É dose e ao mesmo tempo desanimador. “Se correr o bicho pega, se ficar o bicho come”, eis a questão. Noutras palavras: se chama pra pernar acaba no final falando com as paredes; se não dá o toque do rolê depois tem de ouvir desaforos do tipo “e não me chamou?”.  Vai entender…Bem, o blábláblá do parágrafo acima foi apenas pra resumir q no final das contas a única boa alma q topou me acompanhar foi minha amiga e vizinha (de alguns quarteirões) Carol. Sendo assim e após sair bem cedo de Sampa, nos vimos saltando às 9:10hrs no km77 da SP-98 (Mogi-Bertioga), mais precisamente no tradicional posto q atende pelo nome de Balança, pto de partida de trocentas aventuras pela região.
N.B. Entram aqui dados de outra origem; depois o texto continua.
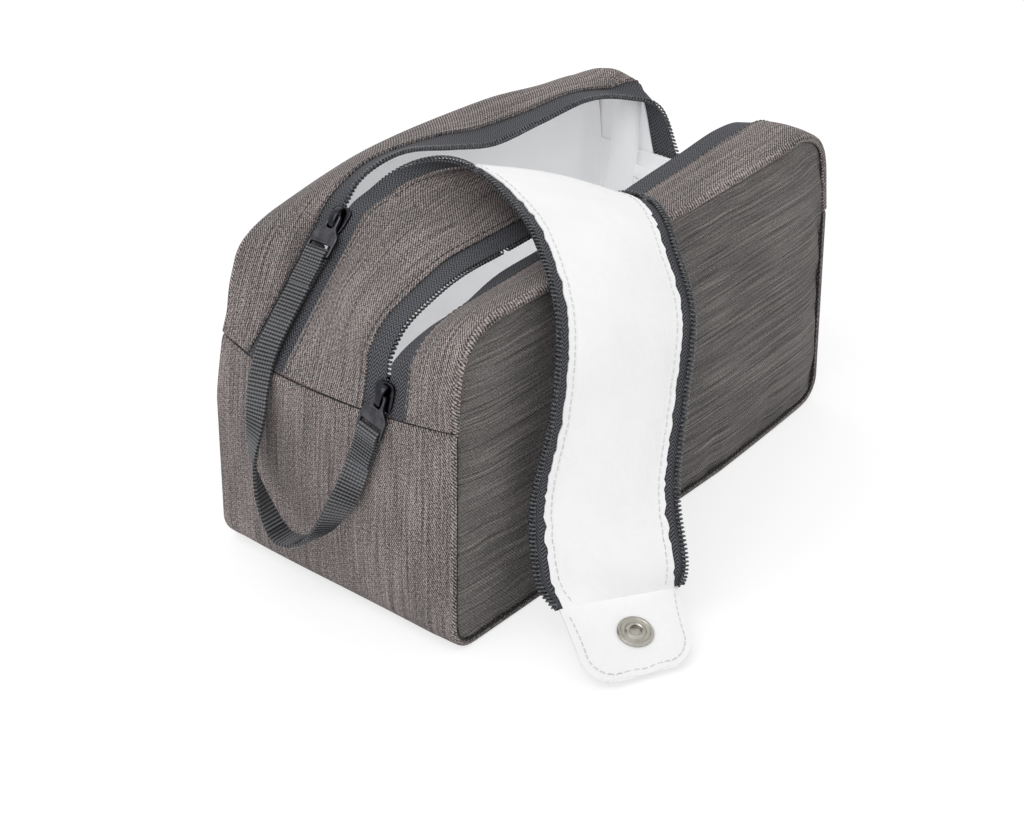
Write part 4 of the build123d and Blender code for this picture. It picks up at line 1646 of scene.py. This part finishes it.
@dataclass
class Flap:
    """The wide flap, in the stretch that stays, the arch that bends and the part that hangs."""

    crown: float = 1.6
    base_crown: float = 2.2
    arch_crown: float = -2.5
    lining_reach: float = 0.45  # share of the way from the cloth's edge to the coil
    lining_flare: float = 0.3  # more of it, at the crease
    stitch_share: float = 0.055
    pale_stitch_radius: float = 0.2
    arch_low: Point = (-51.9, -27.0, 131.0)
    arch_high: Point = (-44.9, -7.0, 154.5)
    arch_way: Point = (0.6, -0.1, 0.6)

    def cloth_rails(self) -> tuple[list[Point], list[Point]]:
        """Where the cloth is sewn to the two tapes: level across the zip on its straight run.

        Returns:
            The rear rail and the front rail.
        """
        found = []
        for rail, across, count in (
            (FLAP_REAR_RAIL, FLAP_FRONT_RAIL, len(REAR_SHARES)),
            (FLAP_FRONT_RAIL, FLAP_REAR_RAIL, len(FRONT_SHARES)),
        ):
            edge = []
            for i, (point, other) in enumerate(zip(np.array(rail), np.array(across))):
                past = min(1.0, max(0.0, i - (count - 1)) / 2)
                flat = np.array([0.0, -1.0 if other[1] < point[1] else 1.0, 0.0])
                way = unit(flat * (1 - past) + unit(other - point) * past)
                edge.append(tuple(point + way * CLOTH_MARGIN))
            found.append(edge)
        return found[0], found[1]

    def dome(self, stations: Array, share: Array) -> Array:
        """How far the cloth stands up between its zips, in millimetres."""
        along = np.clip(stations / 1.5, 0, 1) * np.clip((17 - stations) / 1.0, 0, 1)
        base = self.base_crown * hump(stations - 4.0, 2.6)
        arch = self.arch_crown * hump(stations - 8.5, 2.2)
        hanging = -self.crown * np.clip((stations - 10.5) / 2, 0, 1)
        waves = 0.35 * np.sin(stations * 2.3 + 3 * share)
        waves = waves + 0.25 * np.sin(stations * 5.1 - 2 * share)
        return (base + arch + hanging + waves) * along * (1 - (2 * share - 1) ** 2)

    def build(self, finishes: Wardrobe) -> None:
        """Adds the three stretches with their zips and stitching."""
        low, way = np.array(self.arch_low), unit(np.array(self.arch_way))
        reach = float(np.dot(np.array(self.arch_high) - low, way))
        bend = Bend(Body.BAG, Body.FLAP, low, low + way * reach)
        last = len(FLAP_REAR_RAIL) - 1.0
        self.add_stretch("base", 0.0, ARCH_START, Body.BAG, "stretched", finishes)
        self.add_stretch("arch", ARCH_START, ARCH_END, bend, "stretched", finishes)
        self.add_stretch("drop", ARCH_END, last, Body.FLAP, "hung", finishes)

    def lined(self, cloth: Patch) -> tuple[Array, Array]:
        """The lining's grid and normals: wider than the cloth, it covers part of both tapes.

        Args:
            cloth: the same stretch of the outer cloth.

        Returns:
            The grid and its normals.
        """
        flare = np.clip((cloth.stations - 15.4) / 1.6, 0, 1) ** 2
        reach = self.lining_reach + self.lining_flare * flare
        gone = distances(cloth.middle, 0)[:, 0]
        inside = np.clip(np.minimum(gone, gone[-1] - gone) / 8, 0, 1)
        reach = reach + 0.05 * inside * (ripples(61, gone, 8.0) + 0.6 * ripples(62, gone, 3.5))
        sides = []
        for rail, column in ((FLAP_REAR_RAIL, 0), (FLAP_FRONT_RAIL, -1)):
            edge = cloth.middle[:, column]
            past = edge + (curve_at(rail, cloth.stations) - edge) * reach[:, None]
            sides.append(past[:, None])
        grid = np.concatenate([sides[0], cloth.middle, sides[1]], axis=1)
        return grid, outward(grid)

    def add_stretch(
        self,
        part: str,
        first: float,
        end: float,
        where: Body | Bend,
        held: str,
        finishes: Wardrobe,
    ) -> None:
        """Adds one stretch: cloth, lining, both half zips and the stitching.

        Args:
            part: the stretch's name.
            first: its first station on the flap's rails.
            end: its last station.
            where: what it rides on.
            held: how its cloth is held.
            finishes: the bag's finishes.
        """
        stem = f"flap_{part}"
        rear, front = self.cloth_rails()
        cloth = Patch(rear, front, first, end, 23, 2.0, self.dome, 0.1, 0.1)
        grids = (cloth.middle, cloth.normals)
        lay(f"{stem}_cloth", grids, OUTER, finishes.cloth, where, f"{stem}_outer", held=held)
        under, out_of = lined = self.lined(cloth)
        node = f"{stem}_lining"
        lay(f"{node}_sheet", lined, INNER, finishes.flap_lining, where, node, held=held)
        for side, coil_rail, cloth_rail, share, edge, column in (
            ("rear", FLAP_REAR_RAIL, rear, self.stitch_share, 0, 1),
            ("front", FLAP_FRONT_RAIL, front, 1 - self.stitch_share, -1, -2),
        ):
            seam_stem = f"{stem}_{side}"
            half_zip = HalfZip(
                seam_stem, coil_rail, cloth_rail, side == "front", first, end, 2.0, phase=0.5
            )
            half_zip.build(finishes, where, held)
            out = out_of[:, column]
            path = under[:, column] - out * UNDER + (under[:, edge] - under[:, column]) * 0.35
            name, radius = f"{seam_stem}_stitches", self.pale_stitch_radius
            settle(stitch_line(name, path, -out, finishes.pale_thread, radius=radius), where)
            line = cloth.line(share, SKIN)
            thread = stitch_line(f"{seam_stem}_topstitch", *line, finishes.dark_thread)
            settle(thread, where)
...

O tempo, por sua vez, parecia não corresponder à medonha previsão, uma vez q estava relativamente quente e o firmamento apresentava aquela típica nebulosidade clara com eventuais frestas azuis, de onde alguns tímidos raios de sol espiavam nossa disposição naquele dia.Após rapidamente ajeitar as mochilas nos ombros, ajustar o calçados e retirar o anorake, demos inicio oficial à pernada proposta naquele domingo. Caminhada longa e interminável pelo asfalto da rodovia, serra abaixo rumo o inicio da trilha, no “Mirante”, diga-se de passagem. Poderíamos perfeitamente ter ido de van até o pto em questão, mas o escorpião no bolso aliada à vontade de já começar andando logo cedo diluiu qq possibilidade de desembolsar din-din numa lotação q abreviasse este trajeto.

Pernada esta q só não foi enfadonha devido à nossa animada conversa durante td percurso, sendo apenas interrompida pelo ensurdecedor barulho de possantes motos descendo rumo Bertioga ou pelas inconvenientes buzinadas da playboyzada “engraçadinha” de plantão. Fora isto, havia q ter um certo cuidado ao andar pelo acostamento, já q alguns veiculo passavam raspando pela gente no sentido contrario.

Pois bem, após descer a serra num ritmo ate q compassado, passar pela ponte do Rio Sertãozinho e pela do Rio Guacá, as 10:45hrs finalmente alcançamos o “Mirante”, situado aproximadamente no km 88 às margens da rodovia. O local nada mais é q um refúgio ou acostamento um pouco maior, com o diferencial q aqui há uma placa vertical enorme sinalizando estarmos nos domínios do Pque Estadual da Serra do Mar, Núcleo Itutinga Pilões. Totens indígenas e algumas toras de madeira tombadas q servem de bancos disputam o espaço com meia dúzia de ambulantes  – q vendem desde refrescos até óculos de sol – além dos turistas q param aqui apenas de passagem.

Pois bem, o local seria apenas mais um degradado pto de farofa – repleto de lixo e até de macumbas –  totalmente descartável não fosse pela magnífica vista q se tem dos contrafortes serranos q se elevam por td extensão do Vale do Rio Itapanháu, q aqui mostra seus cumes totalmente envoltos em neblina. Mas o destaque mesmo da paisagem fica por conta de espetaculares véus d´água despencando serra abaixo, destoando claramente dos contrafortes forrados de verde: a Cachu Véu da Noiva, mais acima e próxima dos cumes enevoados; e a Cachu do Elefante, uma queda maior já quase na base da montanha. É, o “Mirante” realmente faz jus ao nome.E depois da tradicional foto com as cachus ao fundo, iniciamos a pernada (agora pelo mato) propriamente dita deixando a muvuca do “Mirante” pra trás e dando adeus aos borrachudos, q naquele horário pareciam famintos e ávidos por sangue fresco.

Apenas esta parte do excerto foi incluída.